The counties in which I have lived and a county in which I intend to live? All voted against Amendment One. The state’s urban areas all fell under this category. But, like the rest of the world, North Carolina is getting better with time.
That said, we got a little scare as the speaker of our (currently terrifying) state house of representatives put forward but then buried (after a few days of embarrassing national media attention) a bill which would have attempted to render North Carolina exempt from the First Amendment of the United States Constitution.
Stupid, right? The Supremacy Clause in the Constitution is there for a reason. And the First Amendment is . . . I mean, really important. You can read more about that story here.

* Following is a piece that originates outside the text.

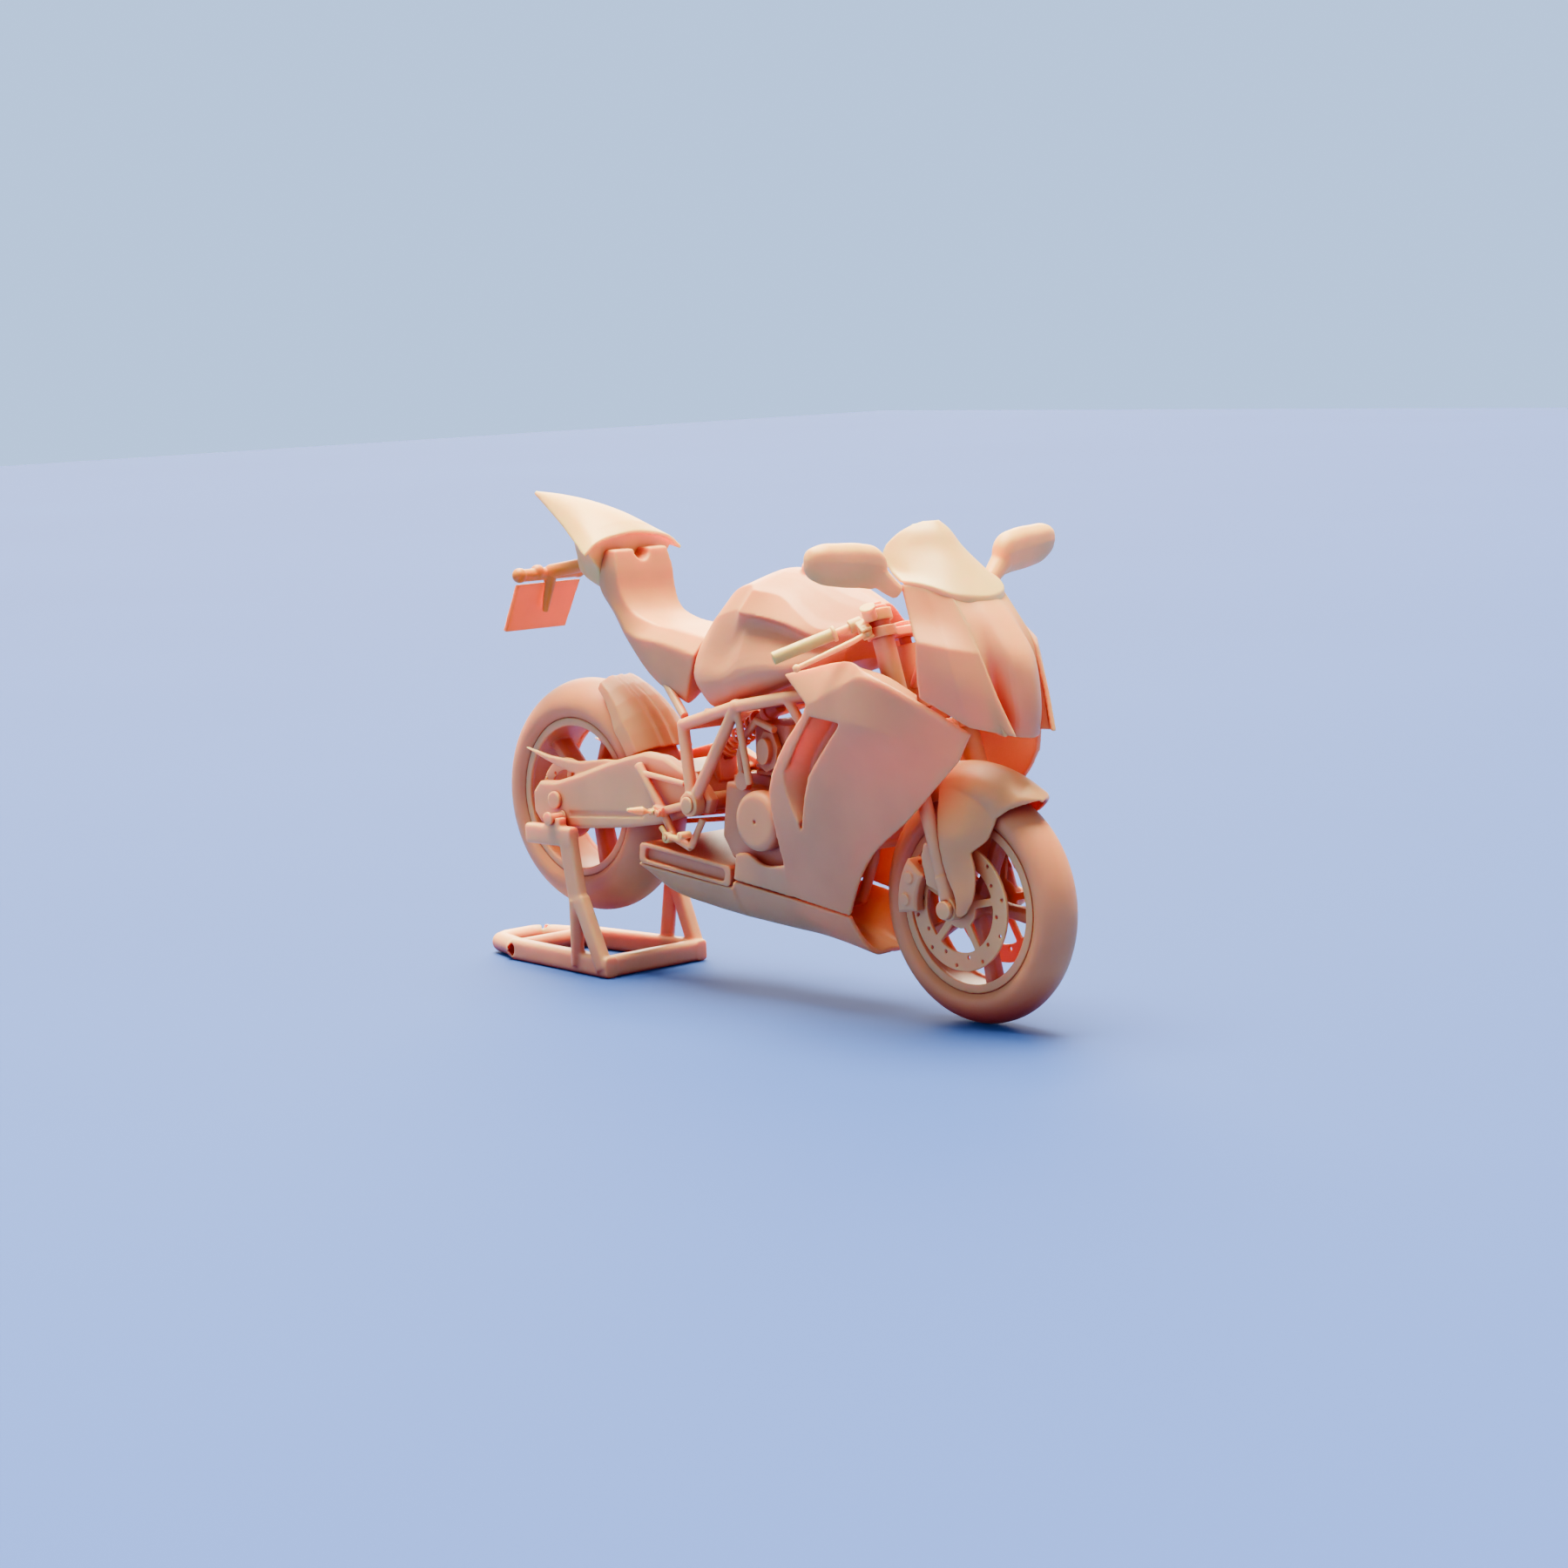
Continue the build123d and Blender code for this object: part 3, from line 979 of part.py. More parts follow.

It kind of gets worse, though. Spurred by interest in the topic, a poll found that one-third of those Americans who participated (hopefully they oversampled some demographic, because that is just too high a fraction) would favor making Christianity the official religion in their home states. It also found that one-third would favor making Christianity the official religion of the United States.
One. Third. Of Americans.
Guys, that’s terrifying. I don’t even want my religion as the official faith of my state or country, much less someone else’s.
Honestly, I was more comfortable when it was just a few state representatives in my state acting up while they’re still in power. Embarrassing, sure, but just a bump in the road of progress.
One-Third of Americans want an official** state religion. If that’s true, I don’t even know what to do about that. It’s scary.
*Guys, Lincoln and the Union weren’t perfect, but let’s not ever pretend that the good guys/bad guys line is not obvious. I don’t like the states having the power to set different ages of consent or requirements for a driver’s license, and you can disagree with me if you like. But the Confederacy was fighting for the rights of the states to own human beings because of their race. Those are called the bad guys. And I say “we,” because it’s not like I’m from NC because my parents happened to move here. My maternal grandfather’s grandmother remembered the Civil War, including the parts about her family’s slaves. Which they owned in some numbers, apparently. That makes me all kinds of uncomfortable.
**Talk about official state religions is a great time to use the “Muslim Test.” When conservative Christian politicians try to draft legislation to let prayers be said over a loudspeaker at a public school sportsball game or something like that, just see how they would respond to their own idea if it were in the form of Muslim prayer. As an outsider, I don’t see much of a difference between the idea of living in an officially Christian nation or an officially Muslim nation, but the sorts of people who draft this kind of legislation tend to see a huge difference.